====== AVAILABLE DATA ======

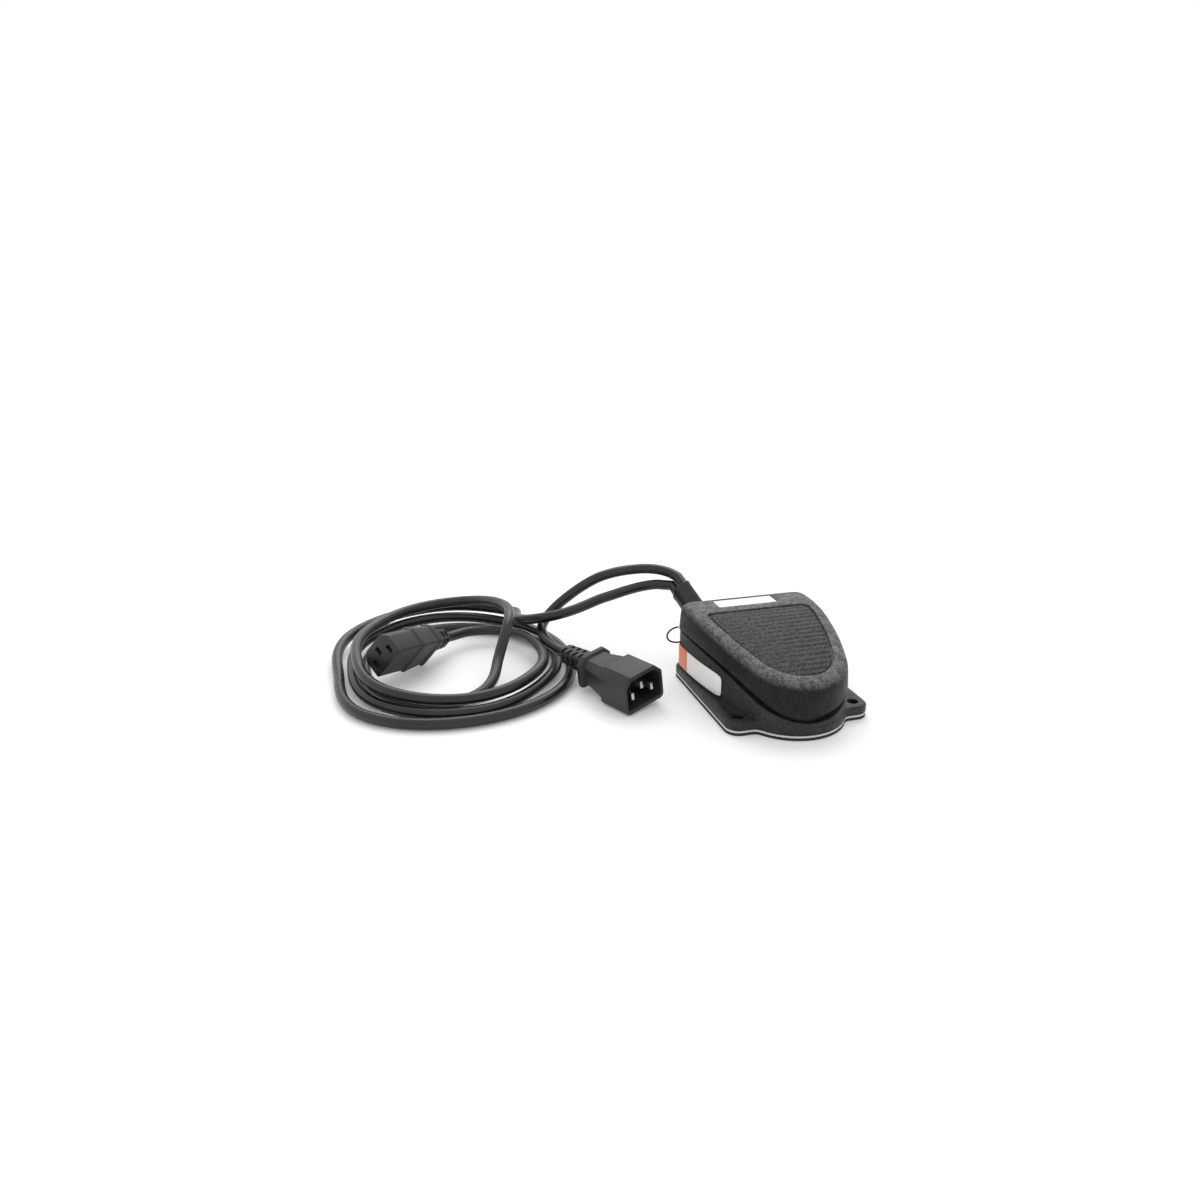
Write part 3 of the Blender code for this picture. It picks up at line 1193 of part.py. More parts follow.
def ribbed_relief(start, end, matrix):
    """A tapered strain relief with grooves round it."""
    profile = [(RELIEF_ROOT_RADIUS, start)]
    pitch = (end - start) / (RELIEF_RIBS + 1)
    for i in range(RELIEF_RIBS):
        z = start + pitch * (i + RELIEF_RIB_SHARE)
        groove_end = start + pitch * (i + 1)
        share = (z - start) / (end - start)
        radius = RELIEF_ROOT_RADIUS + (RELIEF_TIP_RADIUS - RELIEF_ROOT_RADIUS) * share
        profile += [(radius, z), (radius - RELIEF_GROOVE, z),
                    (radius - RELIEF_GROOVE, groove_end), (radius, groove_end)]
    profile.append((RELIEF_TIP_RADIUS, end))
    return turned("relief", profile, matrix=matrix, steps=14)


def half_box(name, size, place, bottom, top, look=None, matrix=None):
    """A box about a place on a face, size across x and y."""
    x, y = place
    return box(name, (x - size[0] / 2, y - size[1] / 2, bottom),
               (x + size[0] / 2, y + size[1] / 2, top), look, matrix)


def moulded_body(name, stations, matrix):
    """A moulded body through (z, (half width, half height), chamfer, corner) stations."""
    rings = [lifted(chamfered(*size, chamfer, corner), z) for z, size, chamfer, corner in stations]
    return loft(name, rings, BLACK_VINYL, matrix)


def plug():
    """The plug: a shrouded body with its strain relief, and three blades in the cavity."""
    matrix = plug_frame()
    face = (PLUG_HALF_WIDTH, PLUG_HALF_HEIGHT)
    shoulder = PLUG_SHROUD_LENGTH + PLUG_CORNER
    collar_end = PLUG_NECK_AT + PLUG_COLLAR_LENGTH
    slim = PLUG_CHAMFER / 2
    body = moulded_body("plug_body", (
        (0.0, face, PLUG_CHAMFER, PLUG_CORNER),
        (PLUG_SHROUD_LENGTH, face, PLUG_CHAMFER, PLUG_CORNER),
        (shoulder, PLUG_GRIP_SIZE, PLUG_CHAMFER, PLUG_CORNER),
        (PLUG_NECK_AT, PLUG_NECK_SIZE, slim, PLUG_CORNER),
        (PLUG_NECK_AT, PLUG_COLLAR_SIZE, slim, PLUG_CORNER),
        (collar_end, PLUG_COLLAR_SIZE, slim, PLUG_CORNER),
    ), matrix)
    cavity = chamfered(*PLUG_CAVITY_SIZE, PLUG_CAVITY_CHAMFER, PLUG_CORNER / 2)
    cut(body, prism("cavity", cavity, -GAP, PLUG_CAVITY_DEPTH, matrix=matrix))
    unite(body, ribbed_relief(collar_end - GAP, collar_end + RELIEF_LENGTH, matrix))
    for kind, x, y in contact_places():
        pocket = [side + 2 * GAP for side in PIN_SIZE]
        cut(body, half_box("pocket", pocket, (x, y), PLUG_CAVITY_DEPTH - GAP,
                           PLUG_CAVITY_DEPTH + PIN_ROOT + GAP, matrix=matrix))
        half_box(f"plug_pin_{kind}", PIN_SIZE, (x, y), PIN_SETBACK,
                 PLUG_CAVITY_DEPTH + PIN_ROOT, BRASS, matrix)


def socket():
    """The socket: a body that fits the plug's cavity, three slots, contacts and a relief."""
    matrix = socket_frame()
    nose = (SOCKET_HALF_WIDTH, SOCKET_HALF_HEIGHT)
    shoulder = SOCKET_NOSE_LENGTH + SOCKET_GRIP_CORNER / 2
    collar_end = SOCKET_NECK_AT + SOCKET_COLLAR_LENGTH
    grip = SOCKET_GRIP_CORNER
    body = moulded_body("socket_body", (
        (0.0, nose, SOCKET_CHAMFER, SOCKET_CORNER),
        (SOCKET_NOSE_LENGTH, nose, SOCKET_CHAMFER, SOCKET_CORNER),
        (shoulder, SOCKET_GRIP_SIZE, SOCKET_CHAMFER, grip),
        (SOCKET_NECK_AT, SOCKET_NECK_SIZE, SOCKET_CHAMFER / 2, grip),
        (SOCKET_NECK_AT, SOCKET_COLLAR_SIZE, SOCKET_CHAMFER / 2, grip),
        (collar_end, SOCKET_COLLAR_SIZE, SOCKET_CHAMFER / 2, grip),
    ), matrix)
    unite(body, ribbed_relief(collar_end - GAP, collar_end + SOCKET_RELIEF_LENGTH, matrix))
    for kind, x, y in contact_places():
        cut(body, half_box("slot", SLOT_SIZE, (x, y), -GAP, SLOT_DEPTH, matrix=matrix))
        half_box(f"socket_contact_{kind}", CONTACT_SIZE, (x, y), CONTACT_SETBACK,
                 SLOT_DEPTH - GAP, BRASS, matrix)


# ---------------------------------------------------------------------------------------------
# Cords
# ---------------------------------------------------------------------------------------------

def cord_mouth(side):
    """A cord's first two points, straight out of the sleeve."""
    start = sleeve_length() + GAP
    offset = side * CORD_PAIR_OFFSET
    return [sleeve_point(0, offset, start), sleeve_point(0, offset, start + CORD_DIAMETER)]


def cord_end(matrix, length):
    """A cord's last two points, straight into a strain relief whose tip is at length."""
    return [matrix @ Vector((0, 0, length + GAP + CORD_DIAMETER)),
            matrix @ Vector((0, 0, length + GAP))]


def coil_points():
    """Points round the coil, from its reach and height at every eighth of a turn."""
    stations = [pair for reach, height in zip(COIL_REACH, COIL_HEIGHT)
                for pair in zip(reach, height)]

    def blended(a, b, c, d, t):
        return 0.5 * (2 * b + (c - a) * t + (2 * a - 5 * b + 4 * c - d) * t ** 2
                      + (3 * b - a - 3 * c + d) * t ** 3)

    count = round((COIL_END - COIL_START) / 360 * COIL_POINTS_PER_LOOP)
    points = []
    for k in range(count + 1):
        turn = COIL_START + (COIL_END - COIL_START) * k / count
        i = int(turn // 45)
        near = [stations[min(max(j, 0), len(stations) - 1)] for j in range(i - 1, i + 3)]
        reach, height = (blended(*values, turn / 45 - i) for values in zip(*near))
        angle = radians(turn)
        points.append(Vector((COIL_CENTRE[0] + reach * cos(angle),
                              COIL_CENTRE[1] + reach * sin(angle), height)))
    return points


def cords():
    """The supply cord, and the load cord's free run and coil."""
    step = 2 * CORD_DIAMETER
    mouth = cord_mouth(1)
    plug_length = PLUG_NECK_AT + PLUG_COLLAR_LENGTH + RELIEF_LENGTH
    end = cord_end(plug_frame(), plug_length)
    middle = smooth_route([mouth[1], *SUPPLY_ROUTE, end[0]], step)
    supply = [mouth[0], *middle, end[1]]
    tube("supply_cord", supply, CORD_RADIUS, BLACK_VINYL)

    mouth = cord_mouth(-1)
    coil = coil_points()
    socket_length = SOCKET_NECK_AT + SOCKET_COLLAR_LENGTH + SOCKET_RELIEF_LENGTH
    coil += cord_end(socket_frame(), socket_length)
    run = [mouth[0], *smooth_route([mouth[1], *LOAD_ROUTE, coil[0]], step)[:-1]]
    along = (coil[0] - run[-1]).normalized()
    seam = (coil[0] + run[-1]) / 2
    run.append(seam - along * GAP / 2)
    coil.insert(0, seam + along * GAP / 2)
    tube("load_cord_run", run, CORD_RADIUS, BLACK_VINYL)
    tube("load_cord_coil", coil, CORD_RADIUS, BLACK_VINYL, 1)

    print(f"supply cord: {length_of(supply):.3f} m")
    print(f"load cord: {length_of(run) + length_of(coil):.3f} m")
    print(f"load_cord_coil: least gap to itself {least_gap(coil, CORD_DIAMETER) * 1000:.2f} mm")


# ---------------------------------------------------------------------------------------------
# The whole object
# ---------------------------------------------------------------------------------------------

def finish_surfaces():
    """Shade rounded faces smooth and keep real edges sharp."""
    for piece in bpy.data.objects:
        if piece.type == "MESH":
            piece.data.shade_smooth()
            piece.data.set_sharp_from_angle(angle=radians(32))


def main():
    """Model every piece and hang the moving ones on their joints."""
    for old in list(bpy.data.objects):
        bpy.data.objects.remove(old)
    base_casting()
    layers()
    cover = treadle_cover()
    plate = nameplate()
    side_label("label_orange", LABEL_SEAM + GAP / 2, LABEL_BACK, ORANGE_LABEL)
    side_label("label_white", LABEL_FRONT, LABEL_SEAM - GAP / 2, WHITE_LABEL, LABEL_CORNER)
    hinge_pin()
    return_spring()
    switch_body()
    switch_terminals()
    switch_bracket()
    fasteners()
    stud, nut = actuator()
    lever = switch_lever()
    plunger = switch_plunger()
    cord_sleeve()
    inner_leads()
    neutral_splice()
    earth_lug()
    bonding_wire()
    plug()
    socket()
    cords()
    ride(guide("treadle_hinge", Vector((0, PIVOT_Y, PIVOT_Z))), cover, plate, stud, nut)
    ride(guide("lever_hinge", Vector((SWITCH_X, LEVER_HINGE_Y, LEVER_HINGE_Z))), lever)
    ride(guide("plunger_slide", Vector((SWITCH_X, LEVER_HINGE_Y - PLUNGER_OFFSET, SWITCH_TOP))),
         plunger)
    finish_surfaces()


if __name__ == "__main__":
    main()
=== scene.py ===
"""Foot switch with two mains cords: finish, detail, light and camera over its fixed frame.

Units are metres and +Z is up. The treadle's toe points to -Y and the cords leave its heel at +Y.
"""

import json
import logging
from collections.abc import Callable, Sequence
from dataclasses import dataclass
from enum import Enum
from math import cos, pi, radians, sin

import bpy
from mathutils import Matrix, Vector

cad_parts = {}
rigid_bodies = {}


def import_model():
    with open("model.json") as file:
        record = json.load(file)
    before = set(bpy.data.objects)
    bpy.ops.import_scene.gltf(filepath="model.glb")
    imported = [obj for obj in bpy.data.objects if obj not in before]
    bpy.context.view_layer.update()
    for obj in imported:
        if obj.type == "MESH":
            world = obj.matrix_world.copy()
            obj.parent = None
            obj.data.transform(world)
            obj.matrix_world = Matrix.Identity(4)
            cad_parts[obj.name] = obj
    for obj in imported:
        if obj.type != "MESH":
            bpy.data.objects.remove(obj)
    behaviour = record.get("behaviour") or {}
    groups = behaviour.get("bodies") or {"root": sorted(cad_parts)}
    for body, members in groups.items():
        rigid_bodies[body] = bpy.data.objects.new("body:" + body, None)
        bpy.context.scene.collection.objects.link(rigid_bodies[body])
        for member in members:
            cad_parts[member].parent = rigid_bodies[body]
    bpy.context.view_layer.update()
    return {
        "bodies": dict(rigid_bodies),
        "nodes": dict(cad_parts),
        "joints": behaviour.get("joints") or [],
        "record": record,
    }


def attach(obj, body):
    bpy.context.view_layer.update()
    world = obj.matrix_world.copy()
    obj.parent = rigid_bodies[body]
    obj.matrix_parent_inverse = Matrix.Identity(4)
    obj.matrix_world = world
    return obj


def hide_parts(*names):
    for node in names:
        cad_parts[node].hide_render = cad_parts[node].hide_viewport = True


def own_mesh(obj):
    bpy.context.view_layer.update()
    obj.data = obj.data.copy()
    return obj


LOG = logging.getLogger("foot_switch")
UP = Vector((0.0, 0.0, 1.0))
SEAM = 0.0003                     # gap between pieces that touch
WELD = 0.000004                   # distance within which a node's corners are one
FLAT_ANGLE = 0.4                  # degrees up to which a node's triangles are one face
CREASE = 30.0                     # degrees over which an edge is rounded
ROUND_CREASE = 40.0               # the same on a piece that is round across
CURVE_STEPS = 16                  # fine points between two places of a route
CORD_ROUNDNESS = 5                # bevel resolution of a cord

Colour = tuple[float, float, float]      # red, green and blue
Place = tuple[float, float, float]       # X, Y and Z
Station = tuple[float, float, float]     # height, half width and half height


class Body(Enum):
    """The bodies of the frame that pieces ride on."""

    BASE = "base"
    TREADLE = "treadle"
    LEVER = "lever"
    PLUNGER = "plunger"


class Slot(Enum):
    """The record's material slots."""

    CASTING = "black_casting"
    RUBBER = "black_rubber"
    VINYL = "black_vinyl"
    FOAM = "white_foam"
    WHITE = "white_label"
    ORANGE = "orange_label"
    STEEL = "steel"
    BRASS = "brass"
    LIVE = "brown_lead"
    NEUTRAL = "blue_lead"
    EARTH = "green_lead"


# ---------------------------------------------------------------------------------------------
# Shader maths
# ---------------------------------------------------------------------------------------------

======
====== AVAILABLE DATA ======

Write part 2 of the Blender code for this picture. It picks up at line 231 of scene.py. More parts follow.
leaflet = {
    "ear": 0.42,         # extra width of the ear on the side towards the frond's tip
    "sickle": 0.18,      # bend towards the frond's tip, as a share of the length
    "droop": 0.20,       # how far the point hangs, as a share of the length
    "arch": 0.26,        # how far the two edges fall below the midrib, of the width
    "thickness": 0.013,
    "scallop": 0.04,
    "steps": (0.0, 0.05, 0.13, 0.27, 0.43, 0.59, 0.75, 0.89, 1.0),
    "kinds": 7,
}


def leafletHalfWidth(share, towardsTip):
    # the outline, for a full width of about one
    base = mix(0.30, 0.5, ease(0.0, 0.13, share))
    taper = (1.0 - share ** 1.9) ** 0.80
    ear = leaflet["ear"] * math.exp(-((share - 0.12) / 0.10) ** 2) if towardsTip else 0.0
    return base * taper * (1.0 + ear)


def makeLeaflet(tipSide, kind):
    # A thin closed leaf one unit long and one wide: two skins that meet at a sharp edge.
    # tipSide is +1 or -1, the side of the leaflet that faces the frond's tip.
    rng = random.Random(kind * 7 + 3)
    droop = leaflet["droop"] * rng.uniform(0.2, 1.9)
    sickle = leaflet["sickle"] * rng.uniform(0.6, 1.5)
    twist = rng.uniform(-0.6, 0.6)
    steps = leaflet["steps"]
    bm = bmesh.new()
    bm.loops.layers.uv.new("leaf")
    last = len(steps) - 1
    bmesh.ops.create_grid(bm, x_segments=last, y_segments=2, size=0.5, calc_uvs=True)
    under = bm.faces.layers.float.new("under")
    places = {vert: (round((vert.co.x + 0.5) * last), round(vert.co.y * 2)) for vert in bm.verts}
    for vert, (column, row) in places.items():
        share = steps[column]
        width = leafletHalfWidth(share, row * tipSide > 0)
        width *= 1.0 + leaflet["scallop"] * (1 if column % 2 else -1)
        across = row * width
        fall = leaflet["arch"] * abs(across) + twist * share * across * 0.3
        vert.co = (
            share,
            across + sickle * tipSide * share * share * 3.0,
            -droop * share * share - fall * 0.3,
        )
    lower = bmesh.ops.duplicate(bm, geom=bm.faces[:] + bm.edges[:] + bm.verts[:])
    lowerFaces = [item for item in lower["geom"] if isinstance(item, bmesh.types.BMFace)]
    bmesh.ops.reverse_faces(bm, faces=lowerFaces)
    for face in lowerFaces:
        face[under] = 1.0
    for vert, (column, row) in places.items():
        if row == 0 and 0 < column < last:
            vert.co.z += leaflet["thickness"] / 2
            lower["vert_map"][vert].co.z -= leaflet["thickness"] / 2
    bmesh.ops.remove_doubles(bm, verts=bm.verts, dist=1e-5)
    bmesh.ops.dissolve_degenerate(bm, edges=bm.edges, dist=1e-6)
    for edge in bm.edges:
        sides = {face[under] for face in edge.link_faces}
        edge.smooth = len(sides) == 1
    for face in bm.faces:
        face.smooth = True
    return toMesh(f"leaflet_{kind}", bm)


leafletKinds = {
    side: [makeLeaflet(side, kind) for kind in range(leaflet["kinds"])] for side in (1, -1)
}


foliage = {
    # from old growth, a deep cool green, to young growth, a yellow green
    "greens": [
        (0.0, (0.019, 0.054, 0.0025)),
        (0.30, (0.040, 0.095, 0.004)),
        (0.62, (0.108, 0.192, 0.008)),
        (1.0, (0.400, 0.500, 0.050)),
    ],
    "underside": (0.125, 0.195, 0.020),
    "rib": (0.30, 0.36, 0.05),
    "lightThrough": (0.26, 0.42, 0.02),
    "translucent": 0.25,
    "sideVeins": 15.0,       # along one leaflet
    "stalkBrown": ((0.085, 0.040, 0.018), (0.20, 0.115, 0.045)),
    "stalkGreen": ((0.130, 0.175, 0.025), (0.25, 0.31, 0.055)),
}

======
====== AVAILABLE DATA ======

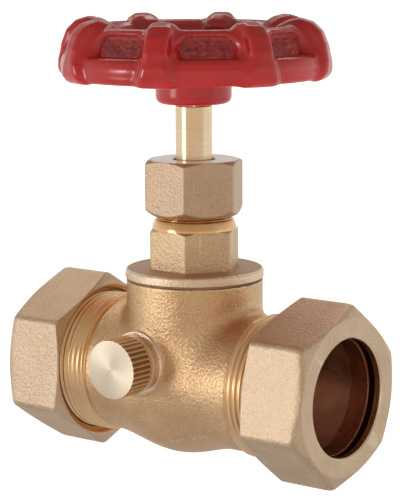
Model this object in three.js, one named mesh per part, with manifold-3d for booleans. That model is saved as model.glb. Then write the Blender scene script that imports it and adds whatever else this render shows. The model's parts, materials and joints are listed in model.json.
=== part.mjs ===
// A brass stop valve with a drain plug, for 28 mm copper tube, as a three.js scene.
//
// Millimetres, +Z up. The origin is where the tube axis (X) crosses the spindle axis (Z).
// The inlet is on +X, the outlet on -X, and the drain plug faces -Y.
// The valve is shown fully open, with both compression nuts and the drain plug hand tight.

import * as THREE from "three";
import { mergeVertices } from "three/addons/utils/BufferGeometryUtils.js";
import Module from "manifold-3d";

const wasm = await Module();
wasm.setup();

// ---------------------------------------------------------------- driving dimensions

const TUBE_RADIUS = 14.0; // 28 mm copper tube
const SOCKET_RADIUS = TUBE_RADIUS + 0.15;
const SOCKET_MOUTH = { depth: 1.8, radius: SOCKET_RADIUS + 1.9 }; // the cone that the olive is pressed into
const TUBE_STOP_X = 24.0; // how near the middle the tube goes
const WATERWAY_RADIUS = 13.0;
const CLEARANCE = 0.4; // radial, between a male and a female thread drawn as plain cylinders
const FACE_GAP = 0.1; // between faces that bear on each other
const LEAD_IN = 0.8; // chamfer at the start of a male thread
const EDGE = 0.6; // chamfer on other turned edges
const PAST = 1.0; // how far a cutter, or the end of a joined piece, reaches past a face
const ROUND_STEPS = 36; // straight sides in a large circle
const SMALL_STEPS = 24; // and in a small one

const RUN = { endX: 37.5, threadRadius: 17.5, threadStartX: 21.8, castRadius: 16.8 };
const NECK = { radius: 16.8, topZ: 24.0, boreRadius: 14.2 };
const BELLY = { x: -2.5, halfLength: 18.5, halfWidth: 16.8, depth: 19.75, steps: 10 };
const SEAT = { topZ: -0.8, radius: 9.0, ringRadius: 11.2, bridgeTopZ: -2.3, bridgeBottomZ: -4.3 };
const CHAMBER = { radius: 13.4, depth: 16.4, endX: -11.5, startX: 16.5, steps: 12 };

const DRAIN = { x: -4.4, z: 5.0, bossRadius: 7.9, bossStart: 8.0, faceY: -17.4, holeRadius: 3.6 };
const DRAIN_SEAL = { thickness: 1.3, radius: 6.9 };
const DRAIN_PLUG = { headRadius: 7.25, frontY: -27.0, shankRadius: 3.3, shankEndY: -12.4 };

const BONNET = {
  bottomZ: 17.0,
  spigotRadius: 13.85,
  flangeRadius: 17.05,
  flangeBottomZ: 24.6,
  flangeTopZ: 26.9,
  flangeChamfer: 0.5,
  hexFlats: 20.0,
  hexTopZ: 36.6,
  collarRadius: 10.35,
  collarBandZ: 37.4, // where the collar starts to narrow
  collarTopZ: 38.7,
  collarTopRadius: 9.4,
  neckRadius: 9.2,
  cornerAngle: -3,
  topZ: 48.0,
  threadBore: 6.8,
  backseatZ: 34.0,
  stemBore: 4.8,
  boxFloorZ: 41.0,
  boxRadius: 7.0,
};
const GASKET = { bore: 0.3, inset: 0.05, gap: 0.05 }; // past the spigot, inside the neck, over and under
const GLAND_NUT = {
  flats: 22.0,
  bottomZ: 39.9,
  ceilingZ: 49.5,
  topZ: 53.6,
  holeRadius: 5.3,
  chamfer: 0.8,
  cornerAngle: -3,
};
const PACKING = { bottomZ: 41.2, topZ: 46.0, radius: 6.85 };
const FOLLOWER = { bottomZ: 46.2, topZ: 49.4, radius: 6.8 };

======

STATED TASK: Your task is to print the lines from the one containing "Write part 3" through the one containing "(x + size[0]", exactly and with nothing added.

WRITTEN RESPONSE:
Write part 3 of the Blender code for this picture. It picks up at line 1193 of part.py. More parts follow.
def ribbed_relief(start, end, matrix):
    """A tapered strain relief with grooves round it."""
    profile = [(RELIEF_ROOT_RADIUS, start)]
    pitch = (end - start) / (RELIEF_RIBS + 1)
    for i in range(RELIEF_RIBS):
        z = start + pitch * (i + RELIEF_RIB_SHARE)
        groove_end = start + pitch * (i + 1)
        share = (z - start) / (end - start)
        radius = RELIEF_ROOT_RADIUS + (RELIEF_TIP_RADIUS - RELIEF_ROOT_RADIUS) * share
        profile += [(radius, z), (radius - RELIEF_GROOVE, z),
                    (radius - RELIEF_GROOVE, groove_end), (radius, groove_end)]
    profile.append((RELIEF_TIP_RADIUS, end))
    return turned("relief", profile, matrix=matrix, steps=14)


def half_box(name, size, place, bottom, top, look=None, matrix=None):
    """A box about a place on a face, size across x and y."""
    x, y = place
    return box(name, (x - size[0] / 2, y - size[1] / 2, bottom),
               (x + size[0] / 2, y + size[1] / 2, top), look, matrix)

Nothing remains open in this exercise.